The output will be 6 7. A static variable (whether inside a function or not) is initialized exactly once, before any function in that translation unit executes. After that, it retains its value until modified.

You will get 6 7 printed as, as is easily tested, and here's the reason: When foo is first called, the static variable x is initialized to 5. Then it is incremented to 6 and printed.

Now for the next call to foo. The program skips the static variable initialization, and instead uses the value 6 which was assigned to x the last time around. The execution proceeds as normal, giving you the value 7.

6 7

x is a global variable that is visible only from foo(). 5 is its initial value, as stored in the .data section of the code. Any subsequent modification overwrite previous value. There is no assignment code generated in the function body.

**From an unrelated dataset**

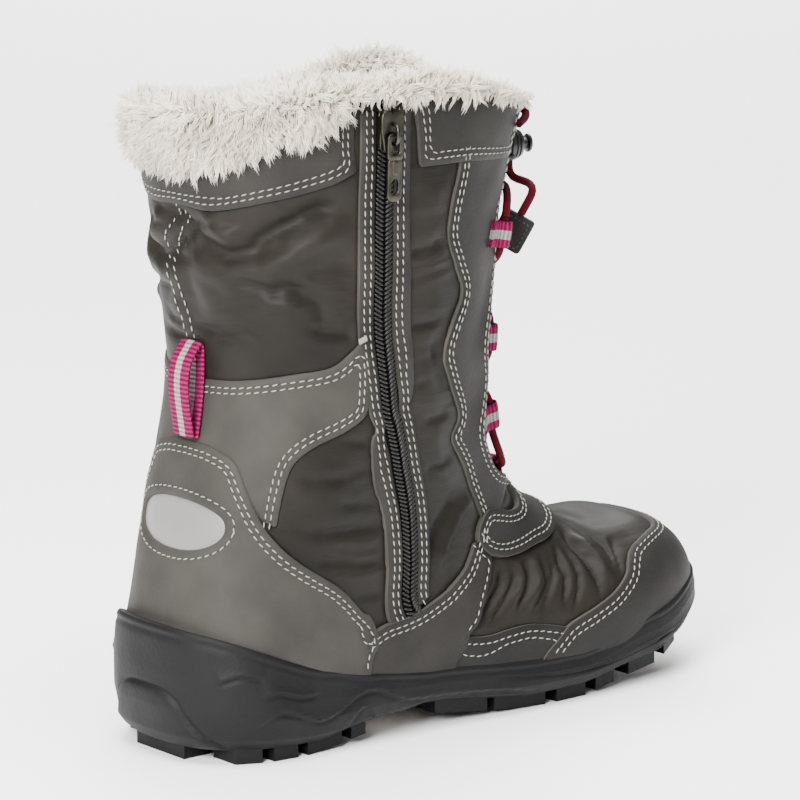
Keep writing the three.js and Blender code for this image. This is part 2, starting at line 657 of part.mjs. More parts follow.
// Each strand is given by the corners of its path, and the cord runs smoothly inside them.
const STRANDS = {
  lace_strand_medial: [
    aboveLoop(MEDIAL, 0), aboveLoop(MEDIAL, 3.5), ...vectors([[96, -27.5, 179.5], [105, -12.5, 177]]),
    ...throughLock(LATERAL), ...vectors([[110.8, -4.2, 205]]), overFront(203, 14, 4),
    overFront(198, 28, 3), overFront(194.5, 43, 2)],
  lace_strand_tab: [
    offTab(0, 6.2, 0.4), offTab(0, 6.2, 5),
    ...vectors([[110.5, -25, 176], [112.5, -19.5, 178], [110, -14.5, 178.5]]),
    ...throughLock(MEDIAL), ...vectors([[107.5, -20, 205]]), overFront(204, -36, 4),
    overFront(201.5, -45, 2)],
  lace_strand_lateral: [
    aboveLoop(LATERAL, 0), aboveLoop(LATERAL, 5), overFront(179, 28, 3.6), overFront(175, 10, 3.4),
    overFront(171, -2, 5), offTab(-5.75, 0, 7), offTab(-5.75, 0, 0.4)],
};

// Points along the smooth curve that a row of corners pulls into shape (a cubic B-spline).
function softened(corners) {
  const ends = [corners[0], corners[0], ...corners, corners.at(-1), corners.at(-1)];
  const points = [corners[0].clone()];
  for (let i = 0; i + 3 < ends.length; i++) {
    for (const f of [0.5, 1]) {
      const weights = [
        (1 - f) ** 3, 3 * f ** 3 - 6 * f ** 2 + 4, -3 * f ** 3 + 3 * f ** 2 + 3 * f + 1, f ** 3];
      const point = new THREE.Vector3();
      weights.forEach((weight, k) => point.addScaledVector(ends[i + k], weight / 6));
      points.push(point);
    }
  }
  return points;
}

// ---- Materials and the group --------------------------------------------------------------
const material = (color, roughness, metalness = 0) => (
  new THREE.MeshStandardMaterial({ color, roughness, metalness }));
const boot = new THREE.Group();

function addPart(name, shape, look) {
  const { vertProperties, triVerts } = shape.getMesh();
  const geometry = new THREE.BufferGeometry();
  geometry.setAttribute('position', new THREE.BufferAttribute(vertProperties, 3));
  geometry.setIndex(new THREE.BufferAttribute(triVerts, 1));
  geometry.computeVertexNormals();
  const mesh = new THREE.Mesh(geometry, look);
  mesh.name = name;
  boot.add(mesh);
}

addPart('sole', makeSole(), material(0x3a3a3b, 0.75));
addPart('insole', makeInsole(), material(0xcfc8bc, 0.95));
addPart('upper', makeUpper(), material(0x6a6660, 0.6));
addPart('fur_cuff', makeCuff(), material(0xe6e1d8, 1));
addPart('zip_chain', makeZipChain(), material(0x2e2e2f, 0.6));
addPart('zip_slider', makeZipSlider(), material(0x5a5a52, 0.4, 0.8));
addPart('zip_pull', makeZipPull(), material(0x5a5a52, 0.4, 0.8));
addPart('pull_loop', makePullLoop(), material(0xc7285f, 0.8));
for (const [side, sideName] of [[MEDIAL, 'medial'], [LATERAL, 'lateral']]) {
  for (const { name } of LACE_LOOPS) {
    addPart(`lace_loop_${sideName}_${name}`, makeLaceLoop(spots[side][name]), material(0xc7285f, 0.8));
  }
}
addPart('throat_loop', makeThroatLoop(), material(0xc7285f, 0.8));
addPart('lace_crossings', makeCrossings(), material(0x8e1f3c, 0.8));
for (const [name, route] of Object.entries(STRANDS)) {
  addPart(name, cordTube(softened(route), 22), material(0x8e1f3c, 0.8));
}
addPart('cord_lock', makeCordLock(), material(0x1d1d1e, 0.5));
addPart('cord_lock_button', makeLockButton(), material(0x1d1d1e, 0.5));
addPart('lace_tab', makeLaceTab(), material(0x454441, 0.7));

export default boot;
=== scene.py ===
# %% [markdown]
# # A snow boot, from its last outwards
# A shoe is built around a last, a foot-shaped form. This lesson does the same. First it makes
# the last as a surface that any piece can ask for a point and a direction. Then each piece, from
# the nylon shell to the smallest stitch, is laid on that surface. The moving and standing parts
# come packed from CAD, and nothing here changes their size.

# %% The frame
import math
import bmesh
import bpy
import numpy as np
from mathutils import Matrix, Vector
from mathutils.geometry import delaunay_2d_cdt
from mathutils.kdtree import KDTree


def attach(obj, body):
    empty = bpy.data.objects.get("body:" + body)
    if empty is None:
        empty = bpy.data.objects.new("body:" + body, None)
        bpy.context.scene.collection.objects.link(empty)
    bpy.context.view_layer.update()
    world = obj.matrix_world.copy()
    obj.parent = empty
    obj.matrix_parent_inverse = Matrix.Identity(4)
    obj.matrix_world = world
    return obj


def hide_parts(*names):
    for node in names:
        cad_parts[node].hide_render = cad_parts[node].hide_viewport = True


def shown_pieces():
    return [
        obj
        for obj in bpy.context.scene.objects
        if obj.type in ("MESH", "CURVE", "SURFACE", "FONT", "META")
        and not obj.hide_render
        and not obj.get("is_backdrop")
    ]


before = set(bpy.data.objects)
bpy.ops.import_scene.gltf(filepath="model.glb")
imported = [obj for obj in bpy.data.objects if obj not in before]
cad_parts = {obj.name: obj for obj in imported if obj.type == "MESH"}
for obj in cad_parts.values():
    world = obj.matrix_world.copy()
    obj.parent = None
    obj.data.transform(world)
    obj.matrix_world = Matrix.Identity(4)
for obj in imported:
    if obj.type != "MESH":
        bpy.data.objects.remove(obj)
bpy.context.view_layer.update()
BODY = "boot"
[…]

6 and 7 Because static variable intialise only once, So 5++ becomes 6 at 1st call 6++ becomes 7 at 2nd call Note-when 2nd call occurs it takes x value is 6 instead of 5 because x is static variable.

In C++11 at least, when the expression used to initialize a local static variable is not a 'constexpr' (cannot be evaluated by the compiler), then initialization must happen during the first call to the function. The simplest example is to directly use a parameter to intialize the local static variable. Thus the compiler must emit code to guess whether the call is the first one or not, which in turn requires a local boolean variable. I've compiled such example and checked this is true by seeing the assembly code. The example can be like this:

void f( int p )
{
  static const int first_p = p ;
  cout << "first p == " << p << endl ;
}

void main()
{
   f(1); f(2); f(3);
}

of course, when the expresion is 'constexpr', then this is not required and the variable can be initialized on program load by using a value stored by the compiler in the output assembly code.